Probability that \(T_1\) ring first :\(P(T_1=T)=\int_0^\infty P(T_2>t,\cdots,T_n>t)P(T_1=t)dt\) \(=\int_0^\infty \exp(-(b_2+\cdots+b_n)t)b_1\exp(-b_1 t)dt=b_1/(b_1+\cdots+b_n)\)

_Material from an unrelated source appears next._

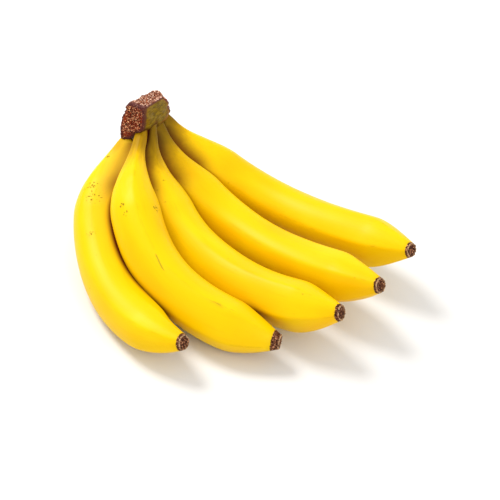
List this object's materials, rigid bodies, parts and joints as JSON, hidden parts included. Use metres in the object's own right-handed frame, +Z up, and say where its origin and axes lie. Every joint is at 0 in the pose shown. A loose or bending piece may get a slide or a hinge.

Absolute Value of Simple Random Walk

\(S_n=\sum_1^nX_n\), \(P\{X_i =1\}=p\), \(P\{X_i =-1\}=1-p=q\). Let \(j=\max\{k:0\le k\le n,i_k=0\}\), \(\therefore P\{S_n=i||S_n|=i,\cdots,|S_1|=i_1\}=\) \(P\{S_n=i||S_n|=i,\cdots,|S_j|=0\}\), \(\therefore P(S_n=i|...)=p^{(n-j)/2+i/2}q^{(n-j)/2-i/2}\) \(\therefore P(S_n=-i|...)=p^{(n-j)/2-i/2}q^{(n-j)/2+i/2}\) \(P(S_n=i|...)=P(S_n=i|...)/(P(S_n=i|...)+P(S_n=-i|...))\) \(=p^i/(p^i+q^i)\) \(\therefore P\{|S_{n+1}|=i+1||S_n|=i,|S_{n-1},\cdots,|S_1|\}\) \(=P\{S_{n+1}=i+1|S_n=i\}p^i/(p^i+q^i)\) \(+P\{S_{n+1}=-(i+1)|S_n=-i\}q^i/(p^i+q^i)\) \(=(p^{i+1}+q^{i+1})/(p^i+q^i)\) \(\therefore P_{i,i+1}=(p^{i+1}+q^{i+1})/(p^i+q^i)\) \(=1-P_{i,i-1},i>0\) \(P_{01}=1\)

Simple Random Walk

\(P_{i,i+1}=p=1-P_{i,i-1}\). Firstly, step number cannot be even, i.e. \(P_{00}^{2n+1}=0\). \(P_{00}^{2n}=\binom{2n}{n}p^n(1-p)^n\) \(=\frac{(2n)!}{n!n!}(p(1-p))^n\). By Stirling, \(P_{00}^{2n}\sim (4p(1-p))^n/\sqrt{\pi n}\). $$ if \(\sum_{n=1}^\infty (4p(1-p))^n/\sqrt{\pi n}=\infty\) (only when \(p=1/2\)) it will be recurrent. otherwise transient.